ことの成り行きは詳しく報道されたので途中経過は、はしょって述べよう。福岡空港に着陸中1時すぎだっただろうか、子供と老人は降ろす交渉が成立し、関西なまりの強い、リーダー格の男(あとで主犯の田宮とわかった)がマッチ箱の裏に降ろす者の名前を書きとめていった。私のところで、立ち止まりしばらく頭をながめたのち、名前、年齢をきく。「冲中、69歳」と答えた。しかし本当は67歳であった。70歳と言えば、「お前、ウソだろう」と言われて、降ろされない恐れがある。69歳なら、まずぎりぎりのところだろう、と瞬間的に判断したのである。そうした微妙な"読み"が出来るだけの冷静さを保っていたわけだが、この時も禿頭のご利益にあずかったと言えよう。

田宮はそのとき、私が何者であるかを知らなかった。しばらくして仲間に聞いてきたのだろう、再び私のそばへ来て、「お前は東大の冲中か」と言う。仕方なく「この間まで東大にいた冲中です」と答えたら「東大は権力の巣くつだ」とか何だとか激しく罵倒した。こんな身元がバレれば降ろしてはくれまい、みんなを降ろして「お前だけ人質だ」と言われる恐れもある、と半ば観念したが、不思議に罵倒しながらニヤニヤしている。それまでは目をつり上げていたのに、ニヤニヤしているので、あるいは助かるのかもしれないという希望も半分持てた。それにしてもあの笑いはどういうことなのだろう。
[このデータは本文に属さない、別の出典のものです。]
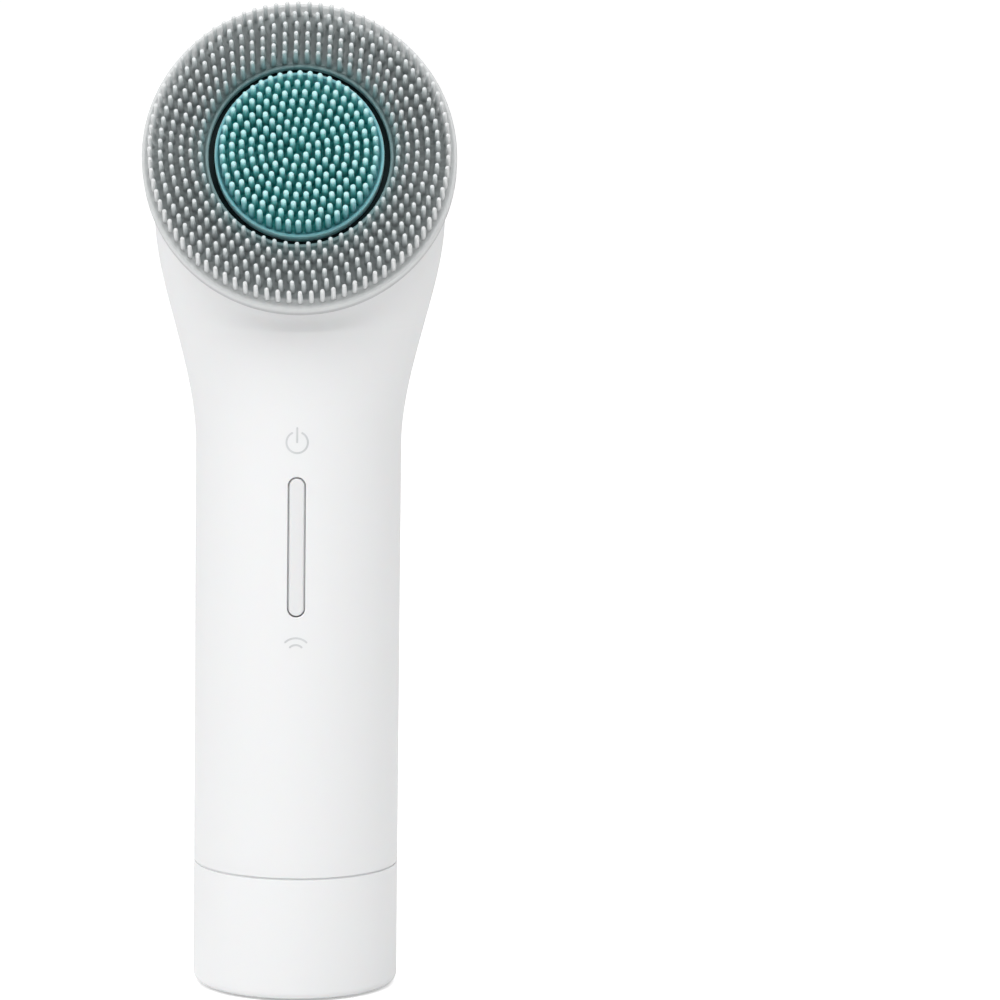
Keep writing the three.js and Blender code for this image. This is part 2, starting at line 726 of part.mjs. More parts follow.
// ---- Assembly ----
const brush = new THREE.Group();
const head = new THREE.Group();
head.position.copy(headFrame.position);
head.rotation.copy(headFrame.rotation);
brush.add(head);

function place(parent, name, geometry, finish, [x, y, z] = [0, 0, 0]) {
  const mesh = new THREE.Mesh(geometry, finish);
  mesh.name = name;
  mesh.position.set(x, y, z);
  parent.add(mesh);
  return mesh;
}

// The shell and the foot
place(brush, "main_shell", mainShell(), whitePlastic);
place(brush, "base_cap", baseCap(), whitePlastic);
place(brush, "foot_pad", rod(15.3, [0, 0.95], FINE), greySilicone);
place(brush, "end_plug", endPlug(), naturalPlastic);
place(brush, "cap_o_ring", sealRing(14.7, 15.85, [17.95, 19.25]), blackRubber);
place(brush, "charge_port", chargePort(), steel);
plugScrewPlaces.forEach(([x, y], i) => {
  const fastener = place(brush, `plug_screw_${i + 1}`, screw(1.7, 1.2, 0, 6), steel, [x, y, 20]);
  fastener.rotation.x = Math.PI;
});

// The key and the electronics
place(brush, "rocker_key", rockerKey(), keyPlastic);
place(brush, "key_pin", crossPin(0.6, 6, 12), steel);
place(brush, "key_frame", keyFrame(), naturalPlastic);
place(brush, "key_boot", keyBoot(), blackRubber);
place(brush, "power_switch", keySwitch(KEY_Z + SWITCH_OFFSET), darkPlastic);
place(brush, "speed_switch", keySwitch(KEY_Z - SWITCH_OFFSET), darkPlastic);
place(brush, "circuit_board", circuitBoard(), boardGreen);
place(brush, "control_chip", block([-3.5, 3.5], [BOARD_BACK + 0.1, -7], [56, 63]), darkPlastic);
place(brush, "power_light", boardLight(KEY_Z + LIGHT_OFFSET), gearPlastic);
place(brush, "speed_light", boardLight(KEY_Z - LIGHT_OFFSET), gearPlastic);
place(brush, "cell_sled", cellSled(), naturalPlastic);
place(brush, "battery_cell", cell(), cellWrap);
place(brush, "cell_lead_red", cellLead(1), redLead);
place(brush, "cell_lead_black", cellLead(-1), blackLead);
place(brush, "motor_lead_red", motorLead(1), redLead);
place(brush, "motor_lead_black", motorLead(-1), blackLead);

// The gearbox and the motor
const onMotorAxis = [motorAxis[0], motorAxis[1], 0];
const onWheelAxis = [wheelAxis[0], wheelAxis[1], 0];
const onIdlerAxis = [idlerAxis[0], idlerAxis[1], 0];
place(head, "gearbox_deck", gearboxDeck(), naturalPlastic);
place(head, "deck_seal", sealRing(21.8, 22.95, [-2.4, -1.6]), blackRubber);
place(head, "motor_plate", motorPlate(), steel);
place(head, "motor_can", motorCan(), steel, onMotorAxis);
place(head, "motor_shaft", rod(AXLE_RADIUS, [MOTOR[0] - 1.6, WHEEL[1] + 0.4], 12), steel, onMotorAxis);
place(head, "motor_pinion", motorPinion(), bronze, onMotorAxis);
place(head, "reduction_wheel", reductionWheel(), gearPlastic, onWheelAxis);
place(head, "wheel_axle", rod(AXLE_RADIUS, [PLATE[0] + 0.2, AXLE_TOP], 12), steel, onWheelAxis);
place(head, "idler_gear", idlerGear(), gearPlastic, onIdlerAxis);
place(head, "idler_axle", rod(AXLE_RADIUS, [DISC_GEAR[0] - 0.3, AXLE_TOP], 12), steel, onIdlerAxis);
place(head, "ring_gear", ringGear(), gearPlastic);
place(head, "disc_gear", discGear(), gearPlastic);
place(head, "disc_shaft", rod(DISC_SHAFT_RADIUS, [PLATE[0] - 0.6, 1.5], 24), steel);
place(head, "sleeve_bushing", sleeve(SLEEVE_RADIUS + 0.12, 6, [-4.5, -2.6], 32), bronze);
place(head, "rear_bushing", rearBushing(), bronze);
place(head, "sleeve_seal", sealRing(SLEEVE_RADIUS + 0.12, 7, [-2.25, -1.1], 32), blackRubber);
place(head, "shaft_seal", sealRing(DISC_SHAFT_RADIUS + 0.12, 3.35, [-1.45, 0], 24), blackRubber);
deckScrewPlaces.forEach(([x, y], i) => {
  place(head, `deck_screw_${i + 1}`, screw(1.8, 0.9, DECK[1] + 0.1, 5.5), steel, [x, y, 0]);
});
postPlaces.forEach(([x, y], i) => {
  const fastener = place(head, `gearbox_screw_${i + 1}`, screw(1.7, 1.1, 0, 6), steel, [x, y, PLATE[0] - 0.2]);
  fastener.rotation.x = Math.PI;
});
motorScrewPlaces.forEach(([x, y], i) => {
  place(head, `motor_screw_${i + 1}`, screw(1.4, 0.7, PLATE[1] + 0.1, 3.6), steel, [x, y, 0]);
});

// The two brushes
place(head, "ring_carrier", ringCarrier(), darkPlastic);
place(head, "ring_pad", ringPad(), greySilicone);
place(head, "disc_carrier", discCarrier(), darkPlastic);
place(head, "disc_pad", discPad(), tealSilicone);

export default brush;
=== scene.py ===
"""The looks of a facial cleansing brush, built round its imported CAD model.

Metres, +Z up, the front faces -Y. Lengths in this script are millimetres times MM.
The head's own axes are +X to the right, +Y up across the brush face and +Z along the brushes' axis.
"""

import itertools
import json
import math

import bpy
import numpy as np
from mathutils import Matrix, Vector


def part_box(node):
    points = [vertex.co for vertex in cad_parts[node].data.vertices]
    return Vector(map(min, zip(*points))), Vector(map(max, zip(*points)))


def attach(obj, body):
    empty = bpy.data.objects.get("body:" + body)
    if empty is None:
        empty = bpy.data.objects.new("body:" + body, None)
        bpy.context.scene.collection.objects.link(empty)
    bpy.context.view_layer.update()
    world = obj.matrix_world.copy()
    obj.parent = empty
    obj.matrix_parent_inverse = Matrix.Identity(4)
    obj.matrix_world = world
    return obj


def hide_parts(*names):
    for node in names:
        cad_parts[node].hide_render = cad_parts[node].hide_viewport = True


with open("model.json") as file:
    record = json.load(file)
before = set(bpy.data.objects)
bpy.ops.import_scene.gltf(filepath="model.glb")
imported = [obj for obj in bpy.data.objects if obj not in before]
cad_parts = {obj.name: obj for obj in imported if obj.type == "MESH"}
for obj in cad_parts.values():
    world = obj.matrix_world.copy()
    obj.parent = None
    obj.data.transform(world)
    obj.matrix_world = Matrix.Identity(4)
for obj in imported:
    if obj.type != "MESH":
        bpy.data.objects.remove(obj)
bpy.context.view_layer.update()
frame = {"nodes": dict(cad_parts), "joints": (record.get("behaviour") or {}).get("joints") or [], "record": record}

MM = 0.001
TAU = 2 * math.pi
JOINTS = {joint["name"]: joint for joint in frame["joints"]}

# ---- Sizes read from the frame ----
HEAD = Vector(JOINTS["outer_spin"]["pos_m"])
AXIS = Vector(JOINTS["outer_spin"]["axis"]).normalized()
HEAD_TILT = math.asin(AXIS.z)
FACE_UP = Vector((0, math.sin(HEAD_TILT), math.cos(HEAD_TILT)))
HANDLE_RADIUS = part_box("base_cap")[1].x
CAP_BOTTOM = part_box("base_cap")[0].z
CAP_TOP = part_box("base_cap")[1].z
SHELL_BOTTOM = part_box("main_shell")[0].z
HEAD_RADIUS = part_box("main_shell")[1].x
RING_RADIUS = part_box("ring_pad")[1].x
DISC_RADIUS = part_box("disc_pad")[1].x
KEY_LOW, KEY_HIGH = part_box("rocker_key")
KEY_HINGE = Vector(JOINTS["key_rock"]["pos_m"])

# ---- Sizes that match the CAD source ----
WALL = 2 * MM
PIVOT_REACH = 31 * MM
FLARE_START = 96.2 * MM
FLARE_END = 137.8 * MM
RING_HOLE = 15.65 * MM
FACE = 2.8 * MM  # the silicone surface the bristles grow from, above the shell's rim
TIPS = 9.7 * MM  # the tips of the bristles, above the shell's rim
RING_ROWS = (17 * MM, 18.6 * MM, 20.25 * MM, 22.05 * MM, 23.8 * MM, 25.6 * MM)
RING_LIP_TOP = 3.45 * MM  # low lips stand at the edges of the ring and the disc
HOLE_LIP_TOP = 3.6 * MM
DISC_LIP_TOP = 4.4 * MM
SKIRT_BOTTOM = -1.2 * MM  # the ring's edge reaches down past the shell's rim
SKIRT_INSIDE = 26 * MM
DISC_ROW_PITCH = 1.65 * MM
DISC_ROW_COUNT = 8
KEY_LENGTH = 24.1 * MM
KEY_WIDTH = 2.6 * MM
KEY_CLEARANCE = 0.25 * MM

# ---- Fineness ----
ROUND = 192  # facets round a large turned piece
HEAD_MATRIX = Matrix.Translation(HEAD) @ Matrix((Vector((1, 0, 0)), FACE_UP, AXIS)).transposed().to_4x4()


# ---- Mesh helpers ----
def make_object(name, points, faces):
    mesh = bpy.data.meshes.new(name)
    mesh.from_pydata([tuple(point) for point in points], [], faces)
    mesh.update()
    piece = bpy.data.objects.new(name, mesh)
    bpy.context.scene.collection.objects.link(piece)
    return piece


def smooth(piece, angle=35):
    mesh = piece.data
    mesh.polygons.foreach_set("use_smooth", [True] * len(mesh.polygons))
    mesh.set_sharp_from_angle(angle=math.radians(angle))
    return piece


def combine(piece, others, operation):
    """Joins or cuts with the closed meshes of the other objects, and removes those objects."""
    for other in others:
        modifier = piece.modifiers.new("combine", "BOOLEAN")
        modifier.operation = operation
        modifier.solver = "MANIFOLD"
        modifier.object = other
    graph = bpy.context.evaluated_depsgraph_get()
    graph.update()
    result = bpy.data.meshes.new_from_object(piece.evaluated_get(graph))
    piece.modifiers.clear()
    piece.data = result
    for other in others:
        bpy.data.objects.remove(other)
    return piece


def ring_faces(rings, count, closed):
    """Quads between rings of count points each; closed joins the last ring to the first."""
    faces = []
    for ring in range(rings if closed else rings - 1):
        here = ring * count
        there = ((ring + 1) % rings) * count
        for i in range(count):
            j = (i + 1) % count
            faces.append((here + i, here + j, there + j, there + i))
    return faces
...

結局1時半すぎ、まだ機内にとじ込められている吉利和君(東大教授)、日野原重明君(聖路加病院内科医長)ら数十人の身の上を気づかいながら子供や老人ら23人の一人として釈放されたわけである。

降りると警官からたっぷり3時間、調書をとられた。顔写真の並んだアルバムを見せ、この中に犯人はいたかと聞くが、田宮以外はさっぱり思い出せない。日ごろレントゲン写真を数えきれないほど判読しているが、しょせん病名がつかなければ人の顔はおぼえていないものらしい。しかし、この事件でショックを受けたのかそれ以後血圧の動揺が大きく、時々目まいがして勤めを休むこともあった。そこで9月には三週間、こっそりこの病院に入院しやがてすっかり回復した。

さて、秋も深まった10月の20日すぎ、自宅で夕食をとっているとき、電話のベルが鳴った。文部省大学学術局長の村山松雄氏(現事務次官)からで、「先生、文化勲章に決まりましたがお受けになりますか」と切り出された。
これには面くらった。私もかつて選考委員になったことがあるが、候補者の業績とか経歴が出されていることが多かったようだ。ところが東大教授に選ばれた時もそうだったが、こんども抜き打ち通告だ。それに私はまだ70歳にもなっていない。しかし大学時代の地道な研鑽、一貫して医療レベル向上に尽くした努力に報いるためとあれば、断わる道理はない。私個人ではなく、ともに歩んできた方々に対する顕彰と理解して喜んでお受けすることにした。

祝賀会は関係しているところが何回か催してくれたが、かつての冲中内科を中心とした祝賀会には、昔、呉内科時代の看護婦さん等も出席して下さったのをはじめ、多くの人々から祝福していただき、つくづく人の心の暖かさをかみしめたのである。